◆ WORK INSTRUCTIONS
From the top of the records below down to the line containing "front_overhang = 54; // [40:1:70]", reproduce every line exactly.
········
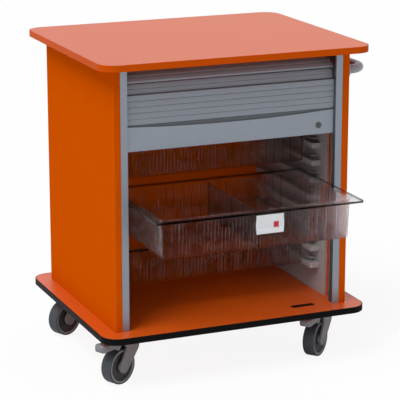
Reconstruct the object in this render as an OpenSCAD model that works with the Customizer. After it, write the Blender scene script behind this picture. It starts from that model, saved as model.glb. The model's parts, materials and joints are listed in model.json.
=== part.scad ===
// Bin trolley: a cabinet on four casters with a roll-up tambour shutter in front,
// three clear storage baskets on runners, and a push handle on its right side.
// +X is right, -Y is the front and +Z is up. The origin is on the floor, under the middle of the boards.

/* [Boards] */
// Width of the worktop and of the base board
board_w = 780; // [740:1:860]
// Depth of the worktop and of the base board
board_d = 646; // [620:1:720]
// Corner radius of both boards
board_r = 48; // [20:1:70]
// Thickness of the worktop
top_t = 18; // [12:1:30]
// Thickness of the base board
base_t = 18; // [14:1:30]
// Thickness of the edge bands round both boards
band_t = 2; // [1:0.5:3]
// How far the boards reach in front of the cabinet
front_overhang = 54; // [40:1:70]

/* [Cabinet] */
// How far the boards reach beyond the cabinet's sides
side_overhang = 45; // [30:0.5:60]
// Space between a pushed-in basket and the back panel
basket_behind = 41; // [36:1:60]
// Clear height between the base board and the worktop
cabinet_h = 717; // [700:1:800]
// Thickness of the side panels
panel_t = 21; // [18:0.5:22]
// Rounding of the side panels' outer edges
panel_r = 6; // [2:1:10]
// Thickness of the back panel
back_t = 16; // [8:1:18]

/* [Shutter] */
// Depth of the guide profile, front to back
guide_d = 26; // [24:1:30]
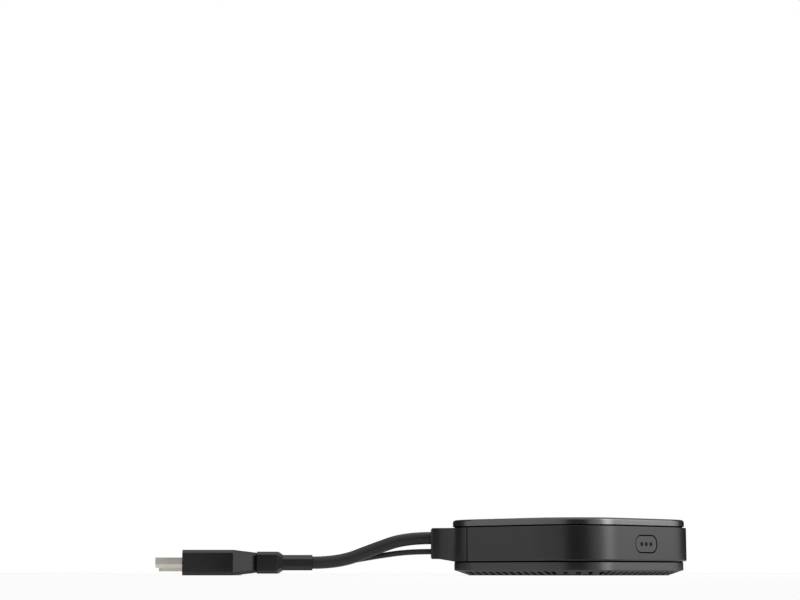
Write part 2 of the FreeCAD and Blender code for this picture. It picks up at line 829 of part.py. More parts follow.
def lead(label, radius, height):
    """The stretch of a cord that the housing holds, from the grommet's face to past the clamp."""
    thing = doc.addObject("Part::Cylinder", label)
    bind(thing, "Radius", radius)
    bind(thing, "Height", grommet_face - jacket_end)
    along_x = FreeCAD.Rotation(FreeCAD.Vector(0, 1, 0), 90)
    start = FreeCAD.Vector(-float(grommet_face), 0, float(height))
    thing.Placement = FreeCAD.Placement(start, along_x)
    bind(thing, "Placement.Base.x", -grommet_face)
    bind(thing, "Placement.Base.z", height)
    return add_sub_part(thing, label)


# Top cap: a glossy lid with a round opening, on long bosses that take the housing screws.
def make_top_cap():
    body = new_body("top_cap")
    outline = level_sketch(body, "cap_outline", cap_bottom)
    rounded_square(outline, cap_half, shell_radius(cap_half))
    pad(body, "cap_block", outline, s.cap_height)
    high = float(cap_top)
    upper = edge_names(body.Shape, lambda p: abs(p.z - high) < 1e-6)
    dress(body, "Fillet", "cap_edge", upper, Radius=s.cap_edge_round)
    lip = level_sketch(body, "cap_lip_outline", band_top)
    rounded_square(lip, lip_half, shell_radius(lip_half))
    pad(body, "cap_lip", lip, s.seam_gap)
    inside = level_sketch(body, "cap_inside", band_top)
    rounded_square(inside, lip_inner, shell_radius(lip_inner))
    pocket(body, "cap_hollow", inside, plate_under - band_top, reverse=True)
    opening = level_sketch(body, "ring_opening_outline", cap_top)
    circle(opening, 0, 0, ring_outer + s.fit_gap)
    pocket(body, "ring_opening", opening, s.cap_plate + s.seam_gap)

    bosses = level_sketch(body, "boss_places", s.post_top)
    posts = level_sketch(body, "board_post_places", top_board_top)
    pilots = level_sketch(body, "boss_pilots", s.post_top)
    board_pilots = level_sketch(body, "board_post_pilots", top_board_top)
    for u, v in FOUR_WAYS:
        place = (s.post_place * u, s.post_spread * v)
        board_place = (s.top_board_screw_place * u, s.top_board_screw_place * v)
        circle(bosses, *place, s.post_radius)
        circle(posts, *board_place, s.top_board_post_radius)
        circle(pilots, *place, s.housing_screw_radius + s.thread_gap)
        circle(board_pilots, *board_place, s.board_screw_radius + s.thread_gap)
    pad(body, "screw_bosses", bosses, plate_under - s.post_top)
    pad(body, "board_posts", posts, plate_under - top_board_top)
    pocket(body, "boss_bores", pilots, s.housing_screw_length, reverse=True)
    pocket(body, "board_post_bores", board_pilots, s.board_screw_length, reverse=True)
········
◆ RESULT BELOW
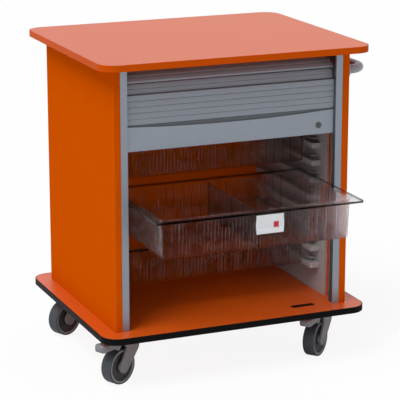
Reconstruct the object in this render as an OpenSCAD model that works with the Customizer. After it, write the Blender scene script behind this picture. It starts from that model, saved as model.glb. The model's parts, materials and joints are listed in model.json.
=== part.scad ===
// Bin trolley: a cabinet on four casters with a roll-up tambour shutter in front,
// three clear storage baskets on runners, and a push handle on its right side.
// +X is right, -Y is the front and +Z is up. The origin is on the floor, under the middle of the boards.

/* [Boards] */
// Width of the worktop and of the base board
board_w = 780; // [740:1:860]
// Depth of the worktop and of the base board
board_d = 646; // [620:1:720]
// Corner radius of both boards
board_r = 48; // [20:1:70]
// Thickness of the worktop
top_t = 18; // [12:1:30]
// Thickness of the base board
base_t = 18; // [14:1:30]
// Thickness of the edge bands round both boards
band_t = 2; // [1:0.5:3]
// How far the boards reach in front of the cabinet
front_overhang = 54; // [40:1:70]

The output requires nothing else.